▸ EXERCISE OBJECTIVE
Pull every line containing "empty" out of the material below.

** start of EXTRACTED MATERIAL **

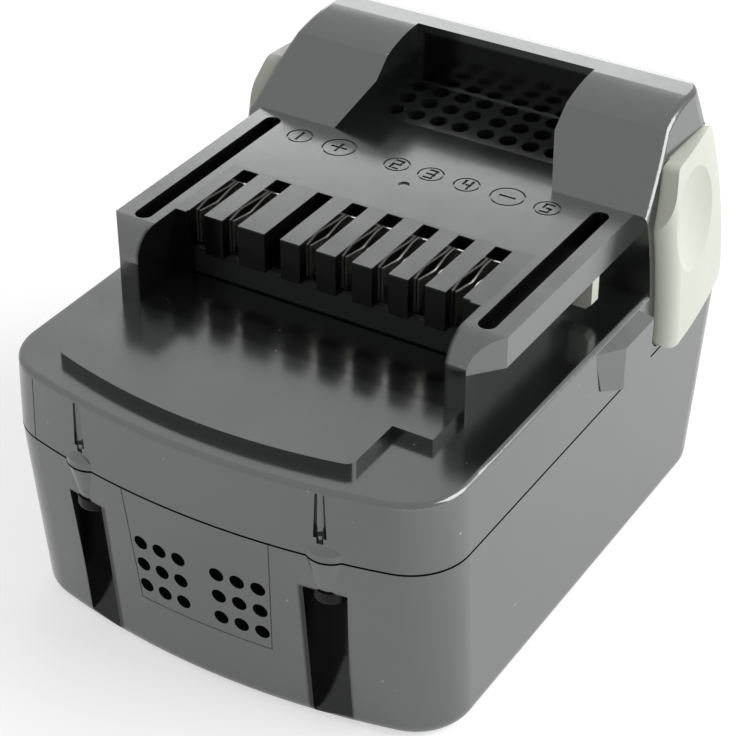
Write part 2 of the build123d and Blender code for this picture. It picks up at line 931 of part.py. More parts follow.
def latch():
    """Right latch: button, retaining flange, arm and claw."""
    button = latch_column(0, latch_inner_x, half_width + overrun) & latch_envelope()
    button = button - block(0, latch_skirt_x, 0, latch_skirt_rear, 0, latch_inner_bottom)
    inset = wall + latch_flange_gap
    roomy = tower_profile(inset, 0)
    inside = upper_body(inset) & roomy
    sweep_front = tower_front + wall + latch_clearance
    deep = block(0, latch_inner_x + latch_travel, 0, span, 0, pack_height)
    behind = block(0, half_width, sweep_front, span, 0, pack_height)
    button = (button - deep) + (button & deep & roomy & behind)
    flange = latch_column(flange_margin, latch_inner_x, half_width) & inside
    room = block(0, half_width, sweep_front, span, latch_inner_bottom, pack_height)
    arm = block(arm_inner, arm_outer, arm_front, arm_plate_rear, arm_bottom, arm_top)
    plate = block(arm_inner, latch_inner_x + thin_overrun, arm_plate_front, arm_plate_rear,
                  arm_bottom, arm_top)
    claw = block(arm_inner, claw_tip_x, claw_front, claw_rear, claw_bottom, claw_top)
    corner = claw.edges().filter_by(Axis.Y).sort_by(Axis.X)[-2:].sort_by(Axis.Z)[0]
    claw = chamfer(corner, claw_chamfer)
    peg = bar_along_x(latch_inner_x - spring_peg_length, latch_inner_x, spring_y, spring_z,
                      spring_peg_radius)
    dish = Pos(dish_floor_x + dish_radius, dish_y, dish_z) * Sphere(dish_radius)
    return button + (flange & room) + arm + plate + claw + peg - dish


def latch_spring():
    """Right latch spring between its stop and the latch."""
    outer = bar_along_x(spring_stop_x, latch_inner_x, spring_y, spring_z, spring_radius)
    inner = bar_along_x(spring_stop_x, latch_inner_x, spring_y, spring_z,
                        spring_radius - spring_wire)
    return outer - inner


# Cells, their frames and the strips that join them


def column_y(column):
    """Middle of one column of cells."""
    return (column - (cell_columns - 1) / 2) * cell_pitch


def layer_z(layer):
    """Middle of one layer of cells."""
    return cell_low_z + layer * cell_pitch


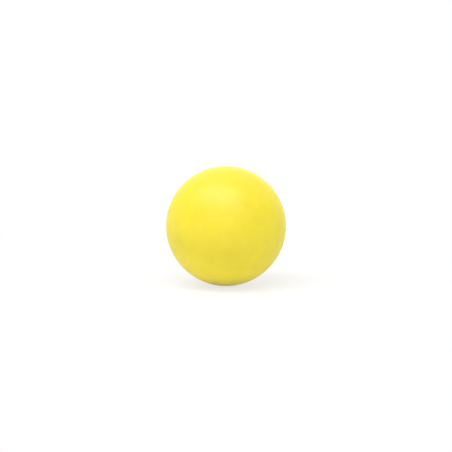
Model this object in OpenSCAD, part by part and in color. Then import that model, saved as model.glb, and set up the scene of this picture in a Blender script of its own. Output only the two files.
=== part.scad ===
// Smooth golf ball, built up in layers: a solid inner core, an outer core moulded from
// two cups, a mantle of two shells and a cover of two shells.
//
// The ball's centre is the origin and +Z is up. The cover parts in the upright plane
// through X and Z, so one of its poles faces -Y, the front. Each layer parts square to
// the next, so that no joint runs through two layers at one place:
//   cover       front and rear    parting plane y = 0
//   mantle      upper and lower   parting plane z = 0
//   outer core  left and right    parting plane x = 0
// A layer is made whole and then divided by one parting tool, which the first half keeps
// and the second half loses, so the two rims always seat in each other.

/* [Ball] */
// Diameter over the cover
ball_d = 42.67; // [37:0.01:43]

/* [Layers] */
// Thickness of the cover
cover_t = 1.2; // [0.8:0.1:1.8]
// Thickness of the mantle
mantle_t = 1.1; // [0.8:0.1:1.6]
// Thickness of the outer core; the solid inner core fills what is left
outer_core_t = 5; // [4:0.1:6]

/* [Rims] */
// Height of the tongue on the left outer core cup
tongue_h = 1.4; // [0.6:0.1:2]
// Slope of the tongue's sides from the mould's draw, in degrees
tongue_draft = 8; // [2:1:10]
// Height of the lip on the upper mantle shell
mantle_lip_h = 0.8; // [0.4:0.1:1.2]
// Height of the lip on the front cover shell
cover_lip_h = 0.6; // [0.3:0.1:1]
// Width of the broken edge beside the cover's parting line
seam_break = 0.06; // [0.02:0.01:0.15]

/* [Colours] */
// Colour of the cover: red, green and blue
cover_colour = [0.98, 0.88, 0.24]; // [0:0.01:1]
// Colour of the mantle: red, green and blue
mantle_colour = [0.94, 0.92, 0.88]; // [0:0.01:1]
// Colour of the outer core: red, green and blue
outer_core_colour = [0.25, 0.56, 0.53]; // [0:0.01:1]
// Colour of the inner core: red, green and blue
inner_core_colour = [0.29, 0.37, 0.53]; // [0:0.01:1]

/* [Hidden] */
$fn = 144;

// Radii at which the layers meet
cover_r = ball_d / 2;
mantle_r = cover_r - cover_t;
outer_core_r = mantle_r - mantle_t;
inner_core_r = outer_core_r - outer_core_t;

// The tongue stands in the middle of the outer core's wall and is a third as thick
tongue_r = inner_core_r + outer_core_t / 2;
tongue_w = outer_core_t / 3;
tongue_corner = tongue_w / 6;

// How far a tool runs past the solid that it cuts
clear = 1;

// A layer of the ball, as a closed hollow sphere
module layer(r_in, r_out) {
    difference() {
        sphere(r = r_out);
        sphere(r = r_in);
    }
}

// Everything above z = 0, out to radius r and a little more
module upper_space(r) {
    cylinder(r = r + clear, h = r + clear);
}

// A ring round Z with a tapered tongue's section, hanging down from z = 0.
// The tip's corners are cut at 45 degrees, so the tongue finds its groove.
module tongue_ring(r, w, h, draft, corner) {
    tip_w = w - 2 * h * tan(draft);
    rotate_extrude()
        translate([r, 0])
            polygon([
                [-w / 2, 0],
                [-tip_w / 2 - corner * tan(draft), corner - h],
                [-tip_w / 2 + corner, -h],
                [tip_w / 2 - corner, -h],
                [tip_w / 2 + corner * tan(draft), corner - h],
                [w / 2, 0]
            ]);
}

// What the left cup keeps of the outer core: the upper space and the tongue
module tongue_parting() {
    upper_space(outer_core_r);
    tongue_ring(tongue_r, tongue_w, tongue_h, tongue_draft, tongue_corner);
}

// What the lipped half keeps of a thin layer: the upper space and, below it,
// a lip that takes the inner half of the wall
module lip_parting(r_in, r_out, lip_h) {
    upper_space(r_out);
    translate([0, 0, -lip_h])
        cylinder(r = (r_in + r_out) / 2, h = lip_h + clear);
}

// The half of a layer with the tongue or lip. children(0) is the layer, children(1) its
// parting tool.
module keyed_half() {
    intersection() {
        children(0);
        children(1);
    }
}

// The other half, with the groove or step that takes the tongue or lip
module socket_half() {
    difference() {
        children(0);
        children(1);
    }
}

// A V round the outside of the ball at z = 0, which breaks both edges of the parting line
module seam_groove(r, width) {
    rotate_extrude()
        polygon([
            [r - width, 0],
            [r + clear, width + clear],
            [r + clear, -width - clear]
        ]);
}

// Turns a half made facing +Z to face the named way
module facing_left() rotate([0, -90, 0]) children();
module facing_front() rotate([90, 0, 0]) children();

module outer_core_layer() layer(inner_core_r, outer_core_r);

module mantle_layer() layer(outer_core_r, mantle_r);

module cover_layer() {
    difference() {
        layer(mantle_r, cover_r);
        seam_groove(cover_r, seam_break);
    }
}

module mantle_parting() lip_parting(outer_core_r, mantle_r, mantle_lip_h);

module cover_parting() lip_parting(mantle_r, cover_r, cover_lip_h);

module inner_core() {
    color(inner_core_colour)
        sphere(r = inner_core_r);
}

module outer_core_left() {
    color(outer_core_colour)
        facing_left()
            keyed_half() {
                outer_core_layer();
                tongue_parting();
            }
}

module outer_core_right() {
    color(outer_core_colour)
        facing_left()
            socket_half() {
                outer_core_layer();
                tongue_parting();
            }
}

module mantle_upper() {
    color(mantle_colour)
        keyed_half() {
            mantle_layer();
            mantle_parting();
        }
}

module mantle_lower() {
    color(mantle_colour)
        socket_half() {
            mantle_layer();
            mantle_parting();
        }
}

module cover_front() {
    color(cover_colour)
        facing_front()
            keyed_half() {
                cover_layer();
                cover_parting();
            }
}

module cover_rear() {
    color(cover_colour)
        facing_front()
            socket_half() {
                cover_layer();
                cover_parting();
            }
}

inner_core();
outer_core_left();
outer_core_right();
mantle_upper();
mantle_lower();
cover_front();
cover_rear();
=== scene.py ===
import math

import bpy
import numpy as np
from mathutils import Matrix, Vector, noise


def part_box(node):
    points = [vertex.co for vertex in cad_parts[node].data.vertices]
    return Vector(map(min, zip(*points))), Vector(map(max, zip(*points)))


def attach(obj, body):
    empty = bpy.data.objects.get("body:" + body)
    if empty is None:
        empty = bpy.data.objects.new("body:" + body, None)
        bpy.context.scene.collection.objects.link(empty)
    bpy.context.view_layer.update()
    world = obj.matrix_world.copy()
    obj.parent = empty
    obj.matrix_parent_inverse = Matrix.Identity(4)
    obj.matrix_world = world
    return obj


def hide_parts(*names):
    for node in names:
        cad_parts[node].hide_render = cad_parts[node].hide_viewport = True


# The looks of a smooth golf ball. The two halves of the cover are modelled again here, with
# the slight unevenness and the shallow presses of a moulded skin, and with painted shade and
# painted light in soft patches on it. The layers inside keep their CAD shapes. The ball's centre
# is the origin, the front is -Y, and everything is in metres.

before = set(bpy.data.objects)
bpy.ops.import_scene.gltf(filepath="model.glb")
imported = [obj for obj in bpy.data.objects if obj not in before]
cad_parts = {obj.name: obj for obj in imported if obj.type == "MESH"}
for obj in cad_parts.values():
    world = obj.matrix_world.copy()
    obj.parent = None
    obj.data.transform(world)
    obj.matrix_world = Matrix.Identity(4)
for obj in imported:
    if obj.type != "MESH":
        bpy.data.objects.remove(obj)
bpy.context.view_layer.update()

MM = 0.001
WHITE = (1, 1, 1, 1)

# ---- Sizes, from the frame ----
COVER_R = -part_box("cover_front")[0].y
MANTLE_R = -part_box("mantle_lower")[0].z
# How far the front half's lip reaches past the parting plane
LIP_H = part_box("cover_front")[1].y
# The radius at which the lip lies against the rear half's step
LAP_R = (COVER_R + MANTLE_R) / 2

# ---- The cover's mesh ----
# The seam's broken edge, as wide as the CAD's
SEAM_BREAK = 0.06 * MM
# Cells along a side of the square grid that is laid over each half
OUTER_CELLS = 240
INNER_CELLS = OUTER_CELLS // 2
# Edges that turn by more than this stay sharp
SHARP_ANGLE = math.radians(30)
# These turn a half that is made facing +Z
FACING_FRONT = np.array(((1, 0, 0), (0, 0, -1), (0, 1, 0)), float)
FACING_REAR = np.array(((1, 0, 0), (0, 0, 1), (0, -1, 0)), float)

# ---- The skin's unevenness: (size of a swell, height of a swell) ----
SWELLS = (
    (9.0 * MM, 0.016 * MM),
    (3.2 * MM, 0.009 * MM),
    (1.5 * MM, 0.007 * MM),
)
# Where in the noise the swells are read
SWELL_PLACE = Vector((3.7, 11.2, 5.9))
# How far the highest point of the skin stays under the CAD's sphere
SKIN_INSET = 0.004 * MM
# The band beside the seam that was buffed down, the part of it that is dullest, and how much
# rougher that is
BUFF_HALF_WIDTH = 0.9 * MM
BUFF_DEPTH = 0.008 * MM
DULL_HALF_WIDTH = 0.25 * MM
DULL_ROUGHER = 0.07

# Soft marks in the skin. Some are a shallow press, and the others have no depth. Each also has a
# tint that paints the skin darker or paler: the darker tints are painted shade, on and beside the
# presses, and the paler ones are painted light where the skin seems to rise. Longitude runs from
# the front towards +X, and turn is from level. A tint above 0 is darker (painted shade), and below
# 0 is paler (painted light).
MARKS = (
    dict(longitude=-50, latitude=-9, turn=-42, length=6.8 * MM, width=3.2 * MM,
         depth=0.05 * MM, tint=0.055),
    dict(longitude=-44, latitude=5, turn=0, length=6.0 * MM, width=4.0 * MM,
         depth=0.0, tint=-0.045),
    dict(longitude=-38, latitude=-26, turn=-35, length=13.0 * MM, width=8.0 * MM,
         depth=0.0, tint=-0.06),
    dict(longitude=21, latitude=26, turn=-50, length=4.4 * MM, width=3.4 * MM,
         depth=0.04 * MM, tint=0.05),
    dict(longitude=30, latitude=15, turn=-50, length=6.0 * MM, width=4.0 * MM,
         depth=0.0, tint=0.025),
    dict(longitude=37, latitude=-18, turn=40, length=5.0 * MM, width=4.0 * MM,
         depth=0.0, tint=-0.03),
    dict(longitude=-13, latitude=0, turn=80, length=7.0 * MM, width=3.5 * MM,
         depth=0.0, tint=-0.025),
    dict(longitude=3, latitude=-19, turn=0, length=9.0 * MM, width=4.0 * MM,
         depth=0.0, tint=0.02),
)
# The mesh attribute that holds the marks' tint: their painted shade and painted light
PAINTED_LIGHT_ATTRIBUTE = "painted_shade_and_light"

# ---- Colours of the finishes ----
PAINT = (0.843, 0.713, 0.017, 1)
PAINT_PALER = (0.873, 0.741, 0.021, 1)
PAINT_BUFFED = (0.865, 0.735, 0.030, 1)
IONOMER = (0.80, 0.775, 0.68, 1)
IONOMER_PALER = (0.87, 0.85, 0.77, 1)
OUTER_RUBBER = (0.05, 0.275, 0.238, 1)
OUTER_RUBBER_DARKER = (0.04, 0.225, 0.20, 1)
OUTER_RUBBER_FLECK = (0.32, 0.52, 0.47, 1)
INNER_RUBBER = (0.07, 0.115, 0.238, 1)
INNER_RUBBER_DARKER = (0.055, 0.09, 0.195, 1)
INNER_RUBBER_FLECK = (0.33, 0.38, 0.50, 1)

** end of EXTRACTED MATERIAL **

▸ EXERCISE ANSWER
    empty = bpy.data.objects.get("body:" + body)
    if empty is None:
        empty = bpy.data.objects.new("body:" + body, None)
        bpy.context.scene.collection.objects.link(empty)
    obj.parent = empty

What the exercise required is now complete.